If your springform pan is made of dark metal, cook the cheesecake 5 to 10 minutes less.

CRUST
2/3 cup all-purpose flour
2 tablespoons sugar
2 tablespoons chilled butter or stick margarine, cut into small pieces
1 tablespoon ice water
Cooking spray

FILLING
3 (8-ounces) blocks fat-free cream cheese, softened
2 (8-ounce) 1/3-less-fat cream cheese, softened
1 3/4 cups sugar
3 tablespoons all-purpose flour
2 1/2 teaspoons grated lemon rind
2 teaspoons vanilla extract
1/4 teaspoon salt
5 large eggs
1 cup Lemon Curd

Preheat oven to 400°F.

To prepare the crust, lightly spoon flour into a dry measuring cup, and level with a knife. Place 2/3 cup flour and 2 tablespoons sugar in a food processor; pulse 2 times or until combined. Add chilled butter; pulse 6 times or until mixture resemble coarse meal. With processor on, slowly pour ice water through food chute, processing just until blended (do not allow dough to form a ball). Firmly press mixture into bottom of a 9-inch springform pan coated with cooking spray. Bake at 400°F for 10 minutes; cool on a wire rack.

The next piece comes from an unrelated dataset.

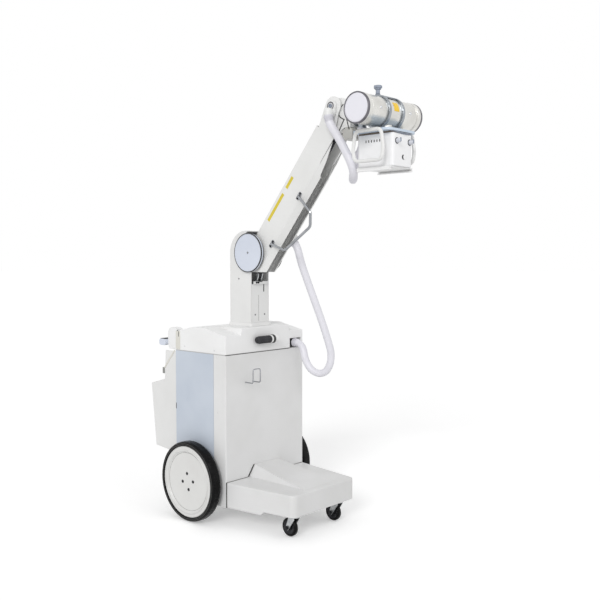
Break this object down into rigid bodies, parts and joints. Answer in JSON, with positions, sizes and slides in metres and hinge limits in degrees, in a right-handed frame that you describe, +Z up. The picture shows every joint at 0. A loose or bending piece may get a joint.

Reduce oven temperature to 325°F.

To prepare the filling, beat cheeses at high speed of a mixer until smooth. Add 1 3/4 cups sugar and the next 4 ingredients (1 3/4 cups sugar through salt); beat well. Add eggs, 1 at a time, beating well after each addition.

Pour the cheese mixture into prepared pan. Spoon mounds of Lemon Curd over filling, and swirl together using the tip of a knife. Bake at 325°F for 1 hour and 15 minutes or until cheesecake is almost set. Remove cheesecake from oven, and cool to room temperature. Cover and chill for at least 8 hours.

Serves 16.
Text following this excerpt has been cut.